British Sea Power ‘Machineries of Joy' (Rough Trade)
British Sea Power launches into its fifth full-length album steering a guitar-and-electronic-keyboard-propelled vessel set at a comfortable percussive cruise-control speed calculated to quicken the pulse while simultaneously transporting us to a spirit-soothing space as guitarist Yan Scott Wilkinson sings with a breathy, restrained insistency that “we are magnificent machineries of joy.”

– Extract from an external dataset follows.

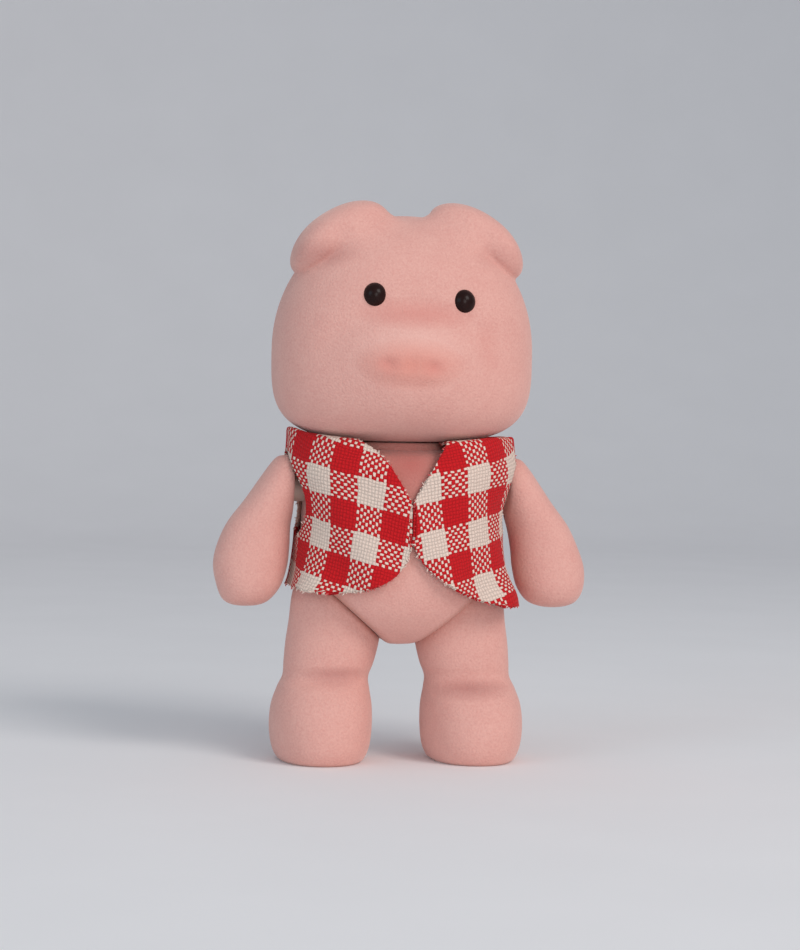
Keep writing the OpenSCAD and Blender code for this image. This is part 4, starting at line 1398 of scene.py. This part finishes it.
def make_vest():
    """The cloth as a mesh with its flat places, thickened on both sides."""
    mesh = bpy.data.meshes.new("vest_cloth")
    mesh.from_pydata((vest_points * MM).tolist(), [], vest_quads.tolist())
    layer = mesh.uv_layers.new(name="cloth")
    layer.data.foreach_set("uv", vest_place[vest_quads].reshape(-1).astype(np.float32))
    mesh.shade_smooth()
    mesh.materials.append(gingham)
    made = link_object("vest_cloth", mesh)
    solid = made.modifiers.new("thickness", "SOLIDIFY")
    solid.thickness = CLOTH_T * MM
    solid.offset = 0
    return made


vest = make_vest()
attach(vest, "torso")
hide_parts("vest")

# %% [markdown]
# ## Frayed edges
#
# The edges of the cloth are cut and not sewn, so single threads stand out
# of them. Each is a thin tapered tube that leaves the edge, bends a little
# and ends in a point. Their places, bends and bands are drawn from a seeded
# generator, so they are the same each time.

# %% Loose threads along the cut
THREAD_R, THREAD_SIDES, THREAD_STEPS = 0.085, 5, 6
FRAY_SHARE, FULL_EDGE = 0.62, 0.2
LEAN_ALONG, LEAN_UP, BEND_ALONG, BEND_UP = 0.35, 0.16, 0.3, 0.12
REACH_LEAST, REACH_MORE, ROOT_DEEP, ROOT_SPREAD = 0.34, 0.3, 0.22, 0.06
FRAY = np.random.default_rng(31)


def cut_edges():
    """Edges that belong to one cell only, with the way out of the cloth."""
    corners = np.stack([vest_quads, np.roll(vest_quads, -1, axis=1)], axis=-1).reshape(-1, 2)
    owner = np.repeat(np.arange(len(vest_quads)), 4)
    _, index, count = np.unique(
        np.sort(corners, axis=1), axis=0, return_index=True, return_counts=True
    )
    single = index[count == 1]
    ends = vest_points[corners[single]]
    middle = ends.mean(axis=1)
    cell = vest_points[vest_quads[owner[single]]]
    normal = np.cross(cell[:, 2] - cell[:, 0], cell[:, 3] - cell[:, 1])
    along_edge = ends[:, 1] - ends[:, 0]
    out = unit(np.cross(along_edge, normal), 1e-9)
    out *= np.sign(((middle - cell.mean(axis=1)) * out).sum(axis=1, keepdims=True))
    place = vest_place[corners[single]].mean(axis=1)
    return middle, out, unit(normal, 1e-9), place, np.linalg.norm(along_edge, axis=1)


def thread_points(start, way, bend, length):
    """Tubes along start + length (way s + bend s^2), whose radius narrows to
    a point at both ends: radius = r (1 - s^4)^(1/2)."""
    s = np.linspace(0, 1, THREAD_STEPS)[None, :, None]
    path = start[:, None] + length[:, None, None] * (way[:, None] * s + bend[:, None] * s**2)
    side = unit(np.cross(way, bend + 1e-3))
    other = np.cross(way, side)
    turn = full_turn(THREAD_SIDES)[None, None, :, None]
    radius = THREAD_R * np.sqrt(np.clip(1 - s**4, 0, 1))
    radius[:, 0] = 0
    ring = np.cos(turn) * side[:, None, None] + np.sin(turn) * other[:, None, None]
    return path[:, :, None] + radius[..., None] * ring


def fray_vest():
    """Draws which edges fray, and how each thread leans, bends and reaches."""
    middle, out, normal, place, length = cut_edges()
    odds = np.minimum(1, length / FULL_EDGE) * FRAY_SHARE
    pick = FRAY.random(len(middle)) < odds
    middle, out, normal, place = middle[pick], out[pick], normal[pick], place[pick]
    count = len(middle)
    along_edge = np.cross(out, normal)

    def spread(amount):
        """A random number for each thread, from a bell of this width."""
        return amount * FRAY.normal(size=(count, 1))

    way = unit(out + spread(LEAN_ALONG) * along_edge + spread(LEAN_UP) * normal)
    bend = spread(BEND_ALONG) * along_edge + np.abs(spread(BEND_UP)) * normal
    reach = REACH_LEAST + REACH_MORE * FRAY.random(count) ** 3
    start = middle - ROOT_DEEP * out + spread(ROOT_SPREAD) * normal
    tubes = thread_points(start, way, bend, reach)
    base = grid_faces(THREAD_STEPS, THREAD_SIDES)
    first = np.arange(count) * THREAD_STEPS * THREAD_SIDES
    return tubes, (base[None] + first[:, None, None]).reshape(-1, 4), place


fray_tubes, fray_quads, fray_place = fray_vest()
fray = mesh_object("vest_frayed_threads", fray_tubes, fray_quads)

# %% [markdown]
# ## Colour of the loose threads
#
# A loose thread is red or white as its band is. All of them are one mesh,
# so a number on its points tells the band, and the material reads it.

# %% Bands of the threads
def thread_material():
    """Every thread takes its colour from a number on its points: 0 is red
    and 1 is white, with a fine fibre noise over it."""
    material, tree, shader = new_material("cut_thread_ends")
    band = node(tree, "ShaderNodeAttribute", attribute_name="band", attribute_type="GEOMETRY")
    fibre = noise(tree, object_place(tree), 6000.0, 2.0)
    dye = mix_colour(tree, band.outputs["Fac"], linear(204, 32, 38), linear(236, 214, 200))
    worn = math_node(tree, "MULTIPLY", fibre, 0.3)
    plug(tree, shader.inputs, {
        "Base Color": mix_colour(tree, worn, dye, linear(240, 190, 180)),
        "Roughness": math_node(tree, "MULTIPLY_ADD", fibre, 0.2, 0.75),
        "Sheen Weight": 0.2,
    })
    return material


def colour_threads():
    """Writes each thread's band, found again from the nearest root. Each
    thread is drawn to be of the warp or of the weft."""
    mesh = fray.data
    points = np.empty(len(mesh.vertices) * 3)
    mesh.vertices.foreach_get("co", points)
    points = points.reshape(-1, 3) / MM
    roots = fray_tubes[:, 2].mean(axis=1)
    nearest = np.concatenate([
        ((block[:, None] - roots[None]) ** 2).sum(axis=-1).argmin(axis=1)
        for block in np.array_split(points, 20)
    ])
    axis = FRAY.integers(0, 2, len(roots))
    number = np.floor(fray_place[np.arange(len(roots)), axis] / THREADS)
    band = np.mod(number, 2)[nearest].astype(np.float32)
    mesh.attributes.new("band", "FLOAT", "POINT").data.foreach_set("value", band)
    mesh.materials.append(thread_material())


colour_threads()
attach(fray, "torso")

# %% [markdown]
# ## The flat piece of cloth
#
# A vest like this is cut from one flat piece. It is as long as the way round
# the body with a fiftieth more for the folds, and as high as the way from
# the collar to the hem.

# %% [markdown]
# ## Pins
#
# The five pins stay as the frame holds them, because their shape is right.
# They only get the finish of plain moulded plastic, a little satin and not
# quite even.

# %% Plain plastic for the pins
PINS = ("neck_pin", "right_shoulder_pin", "left_shoulder_pin", "right_hip_pin", "left_hip_pin")


def pin_material():
    """Pale plastic with a faint cloud in its colour, gloss and surface."""
    material, tree, shader = new_material("moulded_pin")
    cloud = noise(tree, object_place(tree), 700.0, 4.0)
    plug(tree, shader.inputs, {
        "Base Color": mix_colour(tree, cloud, linear(205, 182, 168), linear(222, 202, 188)),
        "Roughness": math_node(tree, "MULTIPLY_ADD", cloud, 0.2, 0.4),
        "Normal": bumped(tree, cloud, 0.1, 0.00003),
    })
    return material


pin_plastic = pin_material()
for label in PINS:
    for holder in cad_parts[label].material_slots:
        holder.material = pin_plastic

# %% [markdown]
# ## Stage
#
# The pig stands on a pale sheet that curves up behind it, so that no edge of
# a floor runs through the picture.

# %% Floor and backdrop
SHEET_HALF, SHEET_FRONT, SHEET_BACK = 900.0, -700.0, 420.0
SHEET_BEND, SHEET_TOP = 260.0, 900.0


def stage_points():
    """A sheet that is level up to the bend and then rises: an arc of a
    quarter turn joins the two."""
    arc = np.linspace(0, np.pi / 2, 24)
    rise = SHEET_BACK + SHEET_BEND
    y = np.concatenate([[SHEET_FRONT], SHEET_BACK + SHEET_BEND * np.sin(arc), [rise]])[:, None]
    z = np.concatenate([[0], SHEET_BEND * (1 - np.cos(arc)), [SHEET_TOP]])[:, None]
    x = np.array([-SHEET_HALF, SHEET_HALF])[None, :]
    return np.stack(np.broadcast_arrays(x, y, z), axis=-1)


def stage_material():
    """Pale matt paper with a tone that is barely uneven."""
    material, tree, shader = new_material("pale_sheet")
    cloud = noise(tree, object_place(tree), 40.0, 3.0)
    tone = mix_colour(tree, cloud, linear(240, 239, 240), linear(245, 244, 245))
    plug(tree, shader.inputs, {"Base Color": tone, "Roughness": 0.9})
    return material


sheet = stage_points()
sheet_faces = grid_faces(*sheet.shape[:2], round_columns=False)
backdrop = mesh_object("pale_backdrop", sheet, sheet_faces, closed=False)
backdrop.data.materials.append(stage_material())

# %% [markdown]
# ## Light
#
# Three broad lamps light the pig. The key, from the upper right of the
# picture, leaves the soft shade on the pig's right cheek and side that the
# photograph has. A cool fill opens that shade, and a low lamp in front
# reaches under the chin and the hem. The pale world fills the rest. The
# levels are plain, so that a colour renders about as it is written.

# %% Lamps and world
LAMP_SPREAD = math.radians(80)


def lamp(name, place, aim, size, power, colour):
    """A square area lamp, in millimetres, turned to its aim. It throws its
    light in a cone, so that the sheet below it isn't lit more than the pig."""
    data = bpy.data.lights.new(name, "AREA")
    data.shape, data.size, data.energy, data.color = "SQUARE", size * MM, power, colour
    data.spread = LAMP_SPREAD
    spot, target = np.array(place) * MM, np.array(aim) * MM
    back = unit(spot - target)
    right = unit(np.cross([0, 0, 1], back))
    made = link_object(name, data)
    made.matrix_world = placed(right, np.cross(back, right), back, spot)
    made.visible_camera = False


lamp("key_lamp", (345, -495, 480), (0, 0, 32), 330, 0.46, (1.0, 0.96, 0.93))
lamp("fill_lamp", (-540, -390, 230), (0, 0, 30), 380, 0.16, (0.5, 0.86, 1.0))
lamp("low_lamp", (60, -600, 125), (0, 0, 36), 220, 0.135, (1.0, 0.97, 0.95))

world = bpy.data.worlds.new("soft_room")
bpy.context.scene.world = world
world.use_nodes = True
plug(world.node_tree, world.node_tree.nodes["Background"].inputs, {
    "Color": (0.9, 0.93, 1.0, 1), "Strength": 0.445,
})
bpy.context.scene.view_settings.view_transform = "Standard"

That title cut, named after a 1964 sci-fi short story collection by the visionary Ray Bradbury, sets the celestial tone for a 10-song collection of cerebral Brit-pop that might have left a smile on the late author's face even if he wasn't necessarily a fan of such 21st century young folks' music. The instrumental crunchiness and psych-rock abandon that fires “K Hole,” and the astral fuzz-grind and asylum-committable choir backing of “Loving Animals” may have puzzled old Ray a bit (or maybe not). But the orchestral grandeur of the inspirational “What You Need the Most,” “Radio Goddard,” “A Light Above Descending” and the majestically melancholy album closer “When a Warm Wind Blows Through the Grass” would soothe even the savage breast of Ursine Ultra, the band's 10-foot, crowd-surfing stage bear.
The band seems finally to have found its musical identity in a fitful, dreamlike mix of post-punk edginess and moody big-ballad beauty that sets British Sea Power nautical miles apart from any other conceptual indie band that tends to suffer unwanted comparisons to Joy Division.